John Ericsson developed the original design for the Casco-class monitors, but Chief Engineer Alban C. Stimers, the General Inspector of Ironclads, elaborated it. When bids were requested for the ships, Assistant Secretary of the Navy Gustavus Fox wrote to Ericsson to confirm that Stimers had arranged the details with Ericsson's approval. Ericsson replied that he had been kept in the dark and that Stimers had "frittered away" Ericsson's principles, but in March 1863, Fox began to award contracts anyway. The vessels received another redesign in the aftermath of Rear Admiral Samuel F. Du Pont's failed attack on Charleston, South Carolina, on 7 April 1863. Twenty vessels were ordered without serious scrutiny of the design. $14 million US was allocated for the construction of these vessels. It was discovered that Stimers and his assistant Theodore Allen had failed to compensate properly for the weight his revisions added to the original plan and this resulted in excessive stress on the hull and a freeboard of only 3 in.

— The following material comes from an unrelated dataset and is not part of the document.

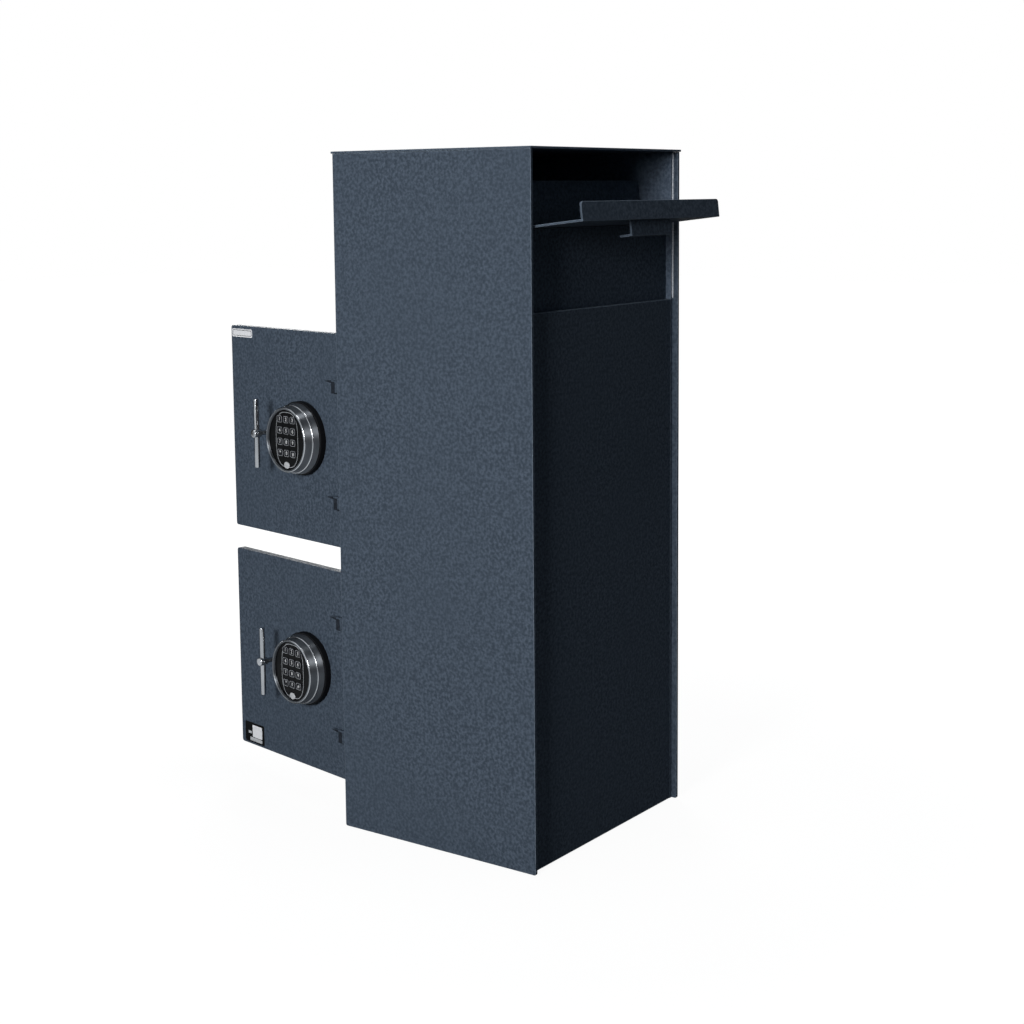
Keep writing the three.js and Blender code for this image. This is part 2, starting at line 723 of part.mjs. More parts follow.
/** The T-handle: cross bar, hub, shaft, spindle through the door, cam plate and its pin. */
function handle() {
  const spindle = cylinderY(handleX, handleZ, spindleRadius, outside(fitGap + collarHeight),
    inside(fitGap + camPlateThickness));
  const shaft = cylinderY(handleX, handleZ, shaftRadius, outside(handleStandoff),
    outside(collarHeight), roundSegments / 2);
  const hub = cylinderY(handleX, handleZ, hubRadius, outside(handleStandoff + hubFront),
    outside(handleStandoff - hubBack));
  const collar = cylinderY(handleX, handleZ, collarRadius, outside(fitGap + collarHeight),
    outside(fitGap));
  const end = handleBarRadius;
  const half = handleBarLength / 2;
  const barProfile = [];
  for (let i = 0; i <= cornerSegments; i += 1) {
    const angle = (i / cornerSegments) * Math.PI / 2;
    barProfile.push(new THREE.Vector2(end * Math.sin(angle), -half + end * (1 - Math.cos(angle))));
  }
  const bar = new THREE.LatheGeometry(
    [...barProfile, ...barProfile.map((p) => new THREE.Vector2(p.x, -p.y)).reverse()],
    roundSegments / 2)
    .rotateX(Math.PI / 2).translate(handleX, outside(handleStandoff), handleZ);
  const camPlate = cylinderY(handleX, handleZ, camPlateRadius, inside(fitGap),
    inside(fitGap + camPlateThickness));
  const pinReach = camRadius * Math.SQRT1_2;
  const camPin = cylinderY(handleX + pinReach, handleZ + pinReach, camPinRadius,
    inside(camPlateThickness / 2), inside(boltBarInner() + boltBarThickness + boltBarGap),
    roundSegments / 2);
  return join(spindle, shaft, hub, collar, bar, camPlate, camPin);
}

/** The bolt bar's height above the door's inner face. */
function boltBarInner() {
  return fitGap + camPlateThickness + boltBarGap;
}

/** The bolt bar's edge towards the hinge, with the bolts drawn back. */
function boltBarBack() {
  return handleX + camRadius * Math.SQRT1_2 + boltBarWidth / 2;
}

/** The bolts' centre line above the door's inner face. */
function boltCentre() {
  return boltBarInner() + boltBarThickness / 2;
}

/** The heights of the two bolts on the door. */
function boltLines() {
  const reach = doorHeight / 2 - boltInset;
  return [handleZ - reach, handleZ + reach];
}

/** The bolt bar with its cam slot and its two bolts. */
function boltwork() {
  const back = boltBarBack();
  const front = back - boltBarWidth;
  const low = boltBarInner();
  const high = low + boltBarThickness;
  const z0 = handleZ - boltBarHeight / 2;
  const bar = box(front, back, inside(low), inside(high), z0, z0 + boltBarHeight);
  const slotHalf = camPinRadius + camPinClearance;
  const slotX = handleX + camRadius * Math.SQRT1_2;
  const r = camSlotRadius;
  const slot = plateAcrossY(roundedRectangle(slotX - slotHalf, slotX + slotHalf,
    handleZ + camRadius * Math.SQRT1_2 - slotHalf, handleZ + camRadius + slotHalf,
    [r, r, r, r]), inside(low - seam), inside(high + seam));
  const bolts = boltLines().map((z) => cylinderX(inside(boltCentre()), z,
    boltRadius, freeEdgeX + boltEndInset, front + boltRadius));
  return cut(join(bar, ...bolts), slot);
}

/** The guide angle near the free edge, bored for the two bolts. */
function boltGuide() {
  const z0 = handleRaise + guideInset;
  const z1 = handleRaise + doorHeight - guideInset;
  const x0 = freeEdgeX + guideSetback;
  const foot = box(x0, x0 + guideLegWidth, inside(fitGap), inside(fitGap + guideThickness), z0, z1);
  const leg = box(x0, x0 + guideThickness, inside(fitGap), inside(guideRise), z0, z1);
  const bolts = boltLines().map((z) => cylinderX(inside(boltCentre()), z,
    boltRadius + fitGap, x0 - seam, x0 + guideLegWidth + seam));
  return cut(join(foot, leg), ...bolts);
}

/** The lock bolt's end towards the bolt bar, pushed in. */
function lockBoltTip() {
  return boltBarBack() + lockBarGap;
}

/** The lock case behind the keypad, open where its bolt comes out. */
function lockCase() {
  const x0 = lockBoltTip() + lockBoltTravel;
  const x1 = x0 + lockCaseWidth;
  const z0 = keypadZ - lockCaseHeight / 2;
  const c = lockCaseChamfer;
  const profile = polygon([
    [x0, z0 + c], [x0 + c, z0], [x1 - c, z0], [x1, z0 + c],
    [x1, z0 + lockCaseHeight - c], [x1 - c, z0 + lockCaseHeight],
    [x0 + c, z0 + lockCaseHeight], [x0, z0 + lockCaseHeight - c],
  ]);
  const casing = plateAcrossY(profile, inside(fitGap), inside(lockCaseDepth));
  const channel = box(x0 - seam, lockBoltTip() + lockBoltLength + fitGap,
    inside(lockBoltRise - fitGap), inside(lockBoltRise + lockBoltThickness + fitGap),
    keypadZ - lockBoltHeight / 2 - fitGap, keypadZ + lockBoltHeight / 2 + fitGap);
  return cut(casing, channel);
}

/** The lock's sliding bolt, pushed in by the bolt bar. */
function lockBolt() {
  return box(lockBoltTip(), lockBoltTip() + lockBoltLength,
    inside(lockBoltRise), inside(lockBoltRise + lockBoltThickness),
    keypadZ - lockBoltHeight / 2, keypadZ + lockBoltHeight / 2);
}

/** One door with its hinges, keypad, handle, boltwork and lock, swung open. */
function door(name, bottom) {
  const group = new THREE.Group();
  group.position.set(hingeX, hingeY, bottom);
  group.rotation.z = THREE.MathUtils.degToRad(doorOpenAngle);
  const { powder, steel, chrome, blackPlastic, keyPlastic, zinc } = finish;
  group.add(
    piece(`${name}_door_plate`, doorPlate(), powder),
    piece(`${name}_keypad_base`, keypadBase(), blackPlastic),
    piece(`${name}_keypad_ring`, keypadRing(), chrome),
    piece(`${name}_keypad_face`, keypadFace(), blackPlastic),
    piece(`${name}_handle`, handle(), chrome),
    piece(`${name}_boltwork_bar`, boltwork(), steel),
    piece(`${name}_bolt_guide`, boltGuide(), steel),
    piece(`${name}_lock_case`, lockCase(), zinc),
    piece(`${name}_lock_bolt`, lockBolt(), zinc),
  );
  const labels = ['1', '2', '3', '4', '5', '6', '7', '8', '9', 'star', '0', 'hash'];
  keyPlaces().forEach((place, i) => {
    group.add(piece(`${name}_key_${labels[i]}`, key(place), keyPlastic));
  });
  return group;
}

const safe = new THREE.Group();
safe.add(body(), drawer(), door('upper', upperDoorBottom), door('lower', lowerDoorBottom));

export default safe;
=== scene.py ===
"""Drop safe with two keypad doors and a tilting deposit drawer, dressed around its CAD frame.

Lengths are in metres and the frame is the CAD's: +Z up, doors towards -Y, deposit side towards +Y.
"""

from __future__ import annotations

import logging
import math
from dataclasses import dataclass
from enum import Enum
from typing import Any

import bmesh
import bpy
import numpy as np
from mathutils import Matrix, Vector

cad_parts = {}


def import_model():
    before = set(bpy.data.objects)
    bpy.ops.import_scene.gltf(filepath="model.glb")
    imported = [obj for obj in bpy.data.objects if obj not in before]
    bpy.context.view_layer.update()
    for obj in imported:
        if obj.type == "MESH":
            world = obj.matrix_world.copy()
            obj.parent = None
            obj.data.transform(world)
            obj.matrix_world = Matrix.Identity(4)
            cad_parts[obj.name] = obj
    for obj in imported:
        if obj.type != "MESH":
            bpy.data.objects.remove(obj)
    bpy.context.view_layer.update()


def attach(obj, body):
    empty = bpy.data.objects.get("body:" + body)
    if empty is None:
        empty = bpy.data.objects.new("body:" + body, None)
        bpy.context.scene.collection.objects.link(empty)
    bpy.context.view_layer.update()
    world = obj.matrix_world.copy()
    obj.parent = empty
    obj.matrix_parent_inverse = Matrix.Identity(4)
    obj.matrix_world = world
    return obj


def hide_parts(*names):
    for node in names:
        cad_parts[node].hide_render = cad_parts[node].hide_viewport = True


LOG = logging.getLogger("drop_safe")
MM = 0.001
WRAP = "wrap"
IMAGE_PIXELS = 1024
# Between these values lies nearly all of a noise's output
NOISE_LOW, NOISE_HIGH = 0.3, 0.7
# Socket numbers of a Mix node that mixes colours
MIX_SHARE, MIX_FIRST, MIX_SECOND, MIX_RESULT = 0, 6, 7, 2
FULL_WHITE = (1.0, 1.0, 1.0, 1.0)
# Points closer than this are merged, in a new piece and in the copy of a CAD node
MERGE, CAD_MERGE = 2e-6, 1e-5
# A new piece's edges shorter than this are dissolved
THINNEST_EDGE = 1e-7
Point = tuple[float, float, float]
Pair = tuple[float, float]


# Nodes and colours


def linear(code: str) -> tuple[float, float, float, float]:
    """Turns an sRGB hex colour into linear light: c / 12.92, or ((c + 0.055) / 1.055) ** 2.4.

    Args:
        code: Six hex digits.

    Returns:
        Red, green, blue and full alpha.
    """
    channels = np.array([int(code[i:i + 2], 16) for i in (0, 2, 4)]) / 255
    light = np.where(channels <= 0.04045, channels / 12.92, ((channels + 0.055) / 1.055) ** 2.4)
    return (float(light[0]), float(light[1]), float(light[2]), 1.0)


def per_metre(spacing_mm: float) -> float:
    """Turns a pattern's real spacing into a texture scale."""
    return 1000.0 / spacing_mm


def add_node(tree: bpy.types.NodeTree, kind: str, inputs: dict[Any, Any] | None = None,
             **settings: Any) -> bpy.types.Node:
    """Adds a node with its settings and links.

    Args:
        tree: The node tree that gets it.
        kind: The node's type name.
        inputs: Socket names or numbers, each with a value or an output socket to link.
        **settings: Properties of the node.

    Returns:
        The new node.
    """
    node = tree.nodes.new(kind)
    for key, value in settings.items():
        setattr(node, key, value)
    for socket, value in (inputs or {}).items():
        if isinstance(value, bpy.types.NodeSocket):
            tree.links.new(value, node.inputs[socket])
        else:
            node.inputs[socket].default_value = value
    return node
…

In June 1864, Stimers was removed from control of the project and Ericsson was called in to undo the damage. He was forced to raise the hulls of the monitors under construction by nearly two feet and the first few completed vessels had their turrets removed and a single pivot-mount 11 in Dahlgren cannon mounted. These same few vessels had a retractable spar torpedo added as well.

==Potomac Flotilla==
After completion of the additional yard work, Casco was towed to Hampton Roads in March 1865. She assisted in the removal of mines in the James River which made possible the advance of naval forces to Richmond, VA. In mid-April she was transferred to the Potomac Flotilla, with whom she served until the end of May. Casco was decommissioned 10 June 1865 at Washington Navy Yard. In the widespread ship-renamings that took place in June 1869, Casco was given the new name Hero. She saw no further active service, and she was broken up in April 1875.